A few months agao via this website I got involved with handling the local organisation and logistics for a planned visit by former British POWs on the so-called "Death Railway" plus other veterans of the WW2 south-east Asia campaign. This has just concluded and readers may be interested in some details.

This very much privately organised and funded (UK National Lottery) group of veterans from UK with accompanying family members as minders duly arrived 9th November. They had just spent 3 days in Singapore visiting Changi war cemetery and whilst there met up with another veterans group organised by the Royal British Legion attempting the same Singapore - Thailand trip. Sadly the RBL group paid heed to Foreign Office / Embassy advice not to travel to Thailand due to the floods and aborted , returning to UK. Our group followed my advice to come anyway as Rama 2 road link to Kanchanaburi from Bangkok was still clear.

The 14 strong group included 5 veterans (aged 87 to 92) of which three had been POWs on the railway while the other two were involved with fighting the Japs in this region till their surrender in 1945.

We stayed at the excellent Yoko River Kwai resort at Saiyok on the banks of the Kwai Noi with two minibuses in attendance for daily trips to : Kanchanaburi war cemetery, Railway Museum alongside it, Chungkai cemetery, Poppy Day Commemoration service, Hellfire Pass museum and Hin Tok railway cutting , train ride from Nam Tok to the Tha Markham bridge ("Bridge over the River Kwai") at Kanchanaburi , and a boat trip up the Kwai Noi river.

The whole visit was conducted in light hearted mood laced with amusing incidents. My favourite was when Victor Vale (92 , ex-East Surrey regiment) who had worked on putting in the piles for both the Tha Markham bridges , was strolling along the track over the bridge when an Austrian TV camera crew spotted him and requested an interview. Thinking they were Germans, he replied with a terse "No!" whereupon a couple of us hurriedly intervened to explain they were Austrian. Fifteen minutes later we had to drag him away whilst in full cry recounting one anecdote after the other to the delighted TV crew. The previous day in Chungkai cemetery I'd helped him locate the memorial stones of three friends executed by the Japs for attempting escape.
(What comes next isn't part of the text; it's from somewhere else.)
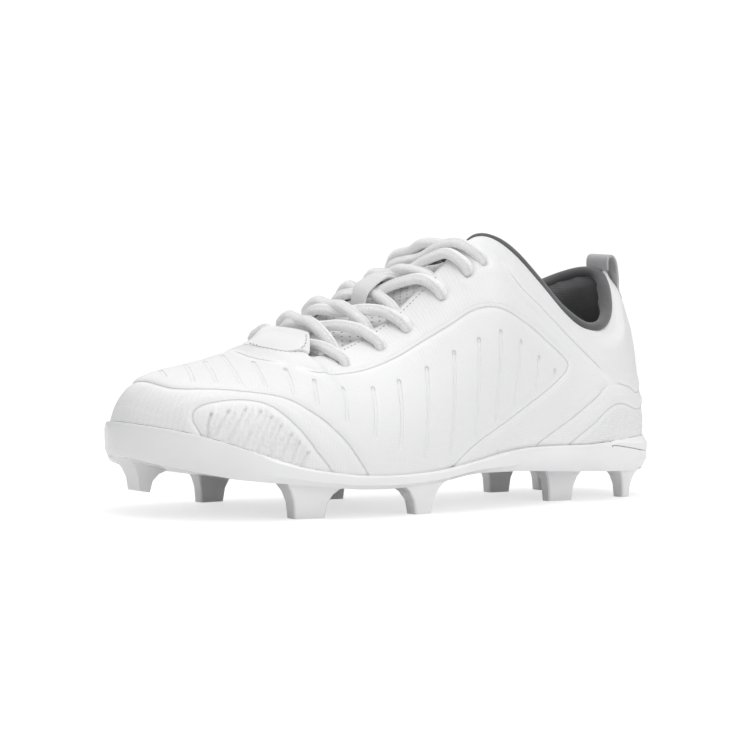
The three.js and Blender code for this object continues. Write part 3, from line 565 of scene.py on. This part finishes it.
def measure(lines, reach):
    """For each point of the skin, its distance to the nearest line and its signed distance, in millimetres."""
    near, side = np.full(len(spots), reach * MM), np.full(len(spots), reach * MM)
    for line in lines:
        run = np.array(line)
        low, high = run.min(0) - reach * MM, run.max(0) + reach * MM
        chosen = np.nonzero(((spots > low) & (spots < high)).all(1))[0]
        here, up = spots[chosen], facing[chosen]
        for a, b in zip(run, run[1:]):
            along = b - a
            if along @ along < 1e-12:
                continue
            share = np.clip((here - a) @ along / (along @ along), 0, 1)
            off = here - a - share[:, None] * along
            far = np.linalg.norm(off, axis=1)
            left = np.einsum("ij,ij->i", np.cross(np.broadcast_to(along, here.shape), off), up)
            closer = far < near[chosen]
            picked = chosen[closer]
            near[picked] = far[closer]
            side[picked] = np.where(left[closer] > 0, 1, -1) * far[closer]
    return near / MM, side / MM


def pillow(side, rise, fall):
    """Swells beside a line, on its left: steep at the line and soft away from it."""
    return np.where(side > 0, (1 - np.exp(-np.maximum(side, 0) / rise)) * np.exp(-np.maximum(side, 0) / fall), 0)


def from_points(points):
    """For each point of the skin, its distance to the nearest of these places, in millimetres."""
    return np.min([np.linalg.norm(spots - np.array(p), axis=1) for p in points], axis=0) / MM


lip_edges = {e for g in top_edge for e in g.edges if skin & set(e.link_faces)}
edge_places = [e.verts[0].co.lerp(e.verts[1].co, k / 6) for e in lip_edges for k in range(7)]


def upper_ends(lines):
    return [max((line[0], line[-1]), key=lambda p: p.z) for line in lines]


SEAM_REACH, OVER_REACH, SLOT_REACH, RIB_REACH, HEEL_REACH = 14, 10, 6, 8, 5
seam_near, seam_side = measure(seams, SEAM_REACH)
over_near, _ = measure(overlays, OVER_REACH)
slot_near, _ = measure(slots, SLOT_REACH)
rib_near, rib_side = measure(ribs, RIB_REACH)
heel_near, heel_side = measure(heel_ribs, HEEL_REACH)
double_near, _ = measure(panels, SEAM_REACH)
free_ends = [end for line in free for end in (line[0], line[-1])] + [min(line, key=lambda p: p.x) for line in panels]
strength = fade(from_points(free_ends), 1, 9)
print("measured", len(spots), "points against", len(seams) + len(slots) + len(ribs) + len(heel_ribs), "lines")

# %% [markdown]
# The pressed grid runs along the shoe and bends round toe and heel, so each point gets a place along a spine
# and one up the side. The heel's back is fuller than the solid, and the skin swells beside its seams and ribs
# and dips in its slots. A painted shadow darkens the skin where it meets the sole's rim.

# %% Grid, swellings and rim
SPINE_FROM, SPINE_TO, BEND = -72, 98, 40
x, y, z = spots.T / MM
on_spine = np.clip(x, SPINE_FROM, SPINE_TO)
off_along, off_across = x - on_spine, y - np.interp(x, *zip(*MIDDLE))
weave_along = on_spine + BEND * np.arctan2(off_along, np.abs(off_across))
weave_up = z - np.hypot(off_along, off_across)
HEEL_FULL = ((38, 0), (46, 0.3), (56, 0.8), (67, 2.8), (75, 3.6), (86, 3.4), (92, 2.9), (100, 2.0), (110, 1.5))
fuller = np.interp(z, *zip(*HEEL_FULL)) * fade(x, 94, 120) * fade(from_points(edge_places), 0, 8)
SEAM_SWELL, RIB_SWELL, HEEL_SWELL, OVER_SWELL = 0.65, 1.5, 0.3, 0.3
SEAM_DIP, RIB_DIP, SLOT_DIP, HEEL_DIP = 0.22, 0.3, 0.3, 0.15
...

The six day visit was very much summed up during the final day's river trip when Eddie Peak (92, ex-Signals) who had worked at several camps right along the railway including the notorious Wang Po viaduct and who had never been back since repatriation in 1945 , declared to me in quiet moment with cold beer in hand "this is a bloody sight better than the last time I was here !".


----------



## stednick (Oct 16, 2011)

As a member of the US VFW I find the Kanchanaburi war memorials and the upkeep of the same some of the most moving and beautifully maintained testaments to a truely horrific chapter in our worlds history. May we never forget, nor repeat.


----------



## cnx_bruce (Feb 2, 2010)

I'm very glad the trip was a success. It would have been very moving to be there in the company of people who were there 'at the time'.
On a interesting side-note, I was recently reading a discsussion thread in another forum (not allowed to name here) about a crashed WW2 fighter plane recently unearthed north of BKK.

Some of the people contributing to the thread did a lot of online research to find the name of the US pilot and what happened to him (Cpt. Albert Abraham, 2d Fighter Squadron Commando, 2d Air Commando Group, 10th Air Force). He was captured and spent quite some time as a POW in a Bangkok facility maintained by the Thais (not Japs). The way they were treated during their incarceration could not have been more different from the way the Death Railway prisoners were treated ... they were even given a ration of beer!


----------